KANSAS CITY — The Kansas City Chiefs aren’t leaving their 2026 season to chance. On Monday morning, the front office pulled the trigger on a low-risk, high-reward move by trading for New York Jets quarterback Justin Fields. In exchange for the former first-round pick, Kansas City is shipping a 2027 sixth-round draft pick to the Big Apple.
The Mahomes Factor: Why This Move Had to Happen
The trade isn’t just a depth-chart shuffle; it’s a direct response to the massive void left by Patrick Mahomes. The three-time Super Bowl MVP is currently fighting his way back from a torn ACL and LCL in his left knee, an injury sustained during a Week 15 collapse against the Chargers last December. While Mahomes was recently spotted walking comfortably at the Big 12 tournament in Kansas City, his availability for the 2026 season opener remains a coin flip.
Fields arrives at a bargain price for a team that desperately needed a mobile signal-caller. With backup Gardner Minshew recently bolting for the Arizona Cardinals in free agency, the Chiefs’ QB room was dangerously thin. Fields provides a “lite” version of the Mahomes scramble-and-launch style that Andy Reid’s system thrives on. Though Fields struggled in New York, finishing 2025 with a 2-7 record as a starter and a passer rating of 89.5, he still has the raw tools that made him a top-15 pick.
The financial side makes it even sweeter for KC. The Jets are reportedly eating most of the bill, paying about $7 million of Fields’ $10 million guaranteed salary for 2026 just to facilitate the exit. Kansas City essentially gets a starting-caliber athlete for the price of a roster filler.
“I want to be ready for Week 1. The doctors said I could, but I can’t predict what happens throughout the process. That’s the goal—to play Week 1 and have no restrictions.”
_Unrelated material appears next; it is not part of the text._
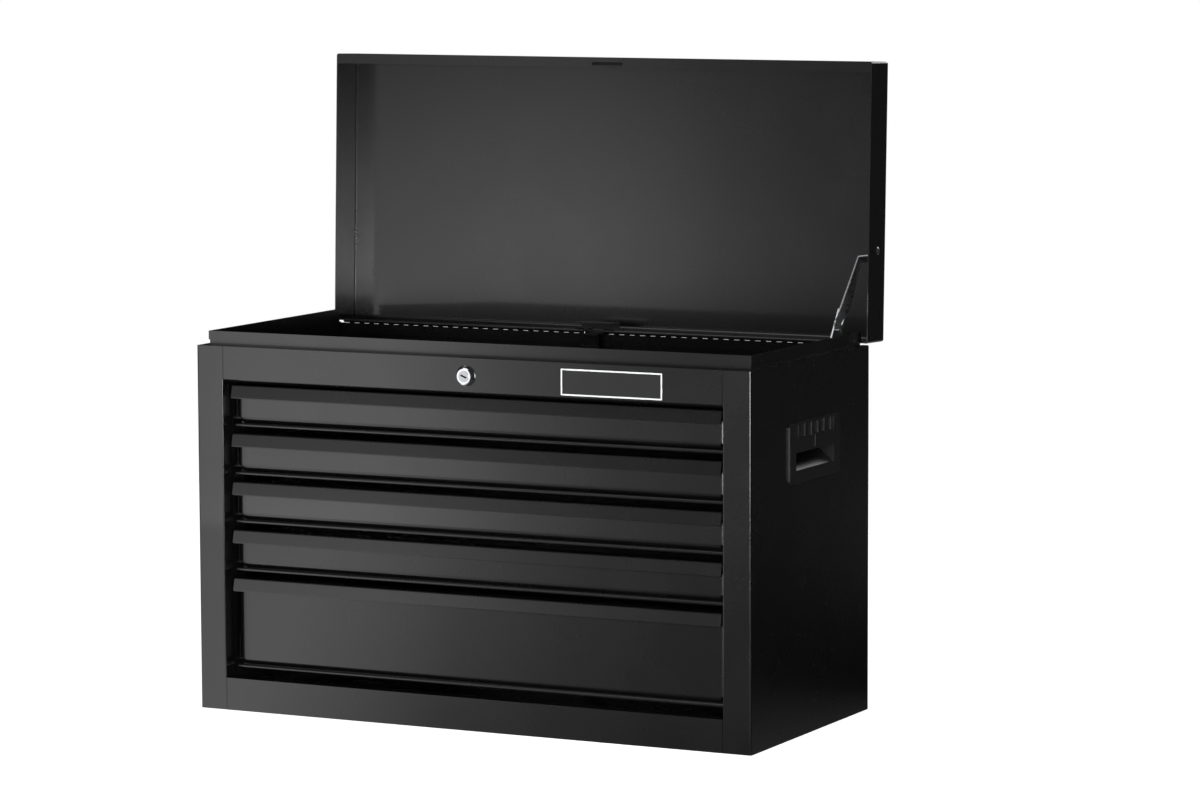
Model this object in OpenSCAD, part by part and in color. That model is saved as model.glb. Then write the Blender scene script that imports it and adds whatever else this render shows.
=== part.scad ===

— Patrick Mahomes, Chiefs Quarterback
New York Cuts Its Losses
For the Jets, this move clears the deck for the return of Geno Smith, whom they acquired earlier this month. The “Justin Fields Experiment” in New York started with a spark in Week 1 against the Steelers but quickly devolved. By mid-season, Fields was benched for veteran Tyrod Taylor before eventually landing on injured reserve with knee soreness.
The Meadowlands crowd is notoriously tough, and the tension during Fields’ final starts was thick enough to cut with a knife. Moving him now prevents a training camp circus and allows New York to focus on a veteran-led rebuild. For a 27-year-old quarterback who requested a change of scenery, landing in the Kingdom is the ultimate career reset.
Playoff Implications / What’s Next
The Chiefs are gambling that Andy Reid can do for Fields what he did for countless other reclamation projects. If Mahomes isn’t ready for the September kickoff, Fields won’t be asked to be a hero; he just needs to keep the offense on schedule and use his legs to bail out the line. For a team coming off a disappointing 6-11 finish, this move signals that the window for a championship hasn’t closed—it’s just being guarded by a new face for now.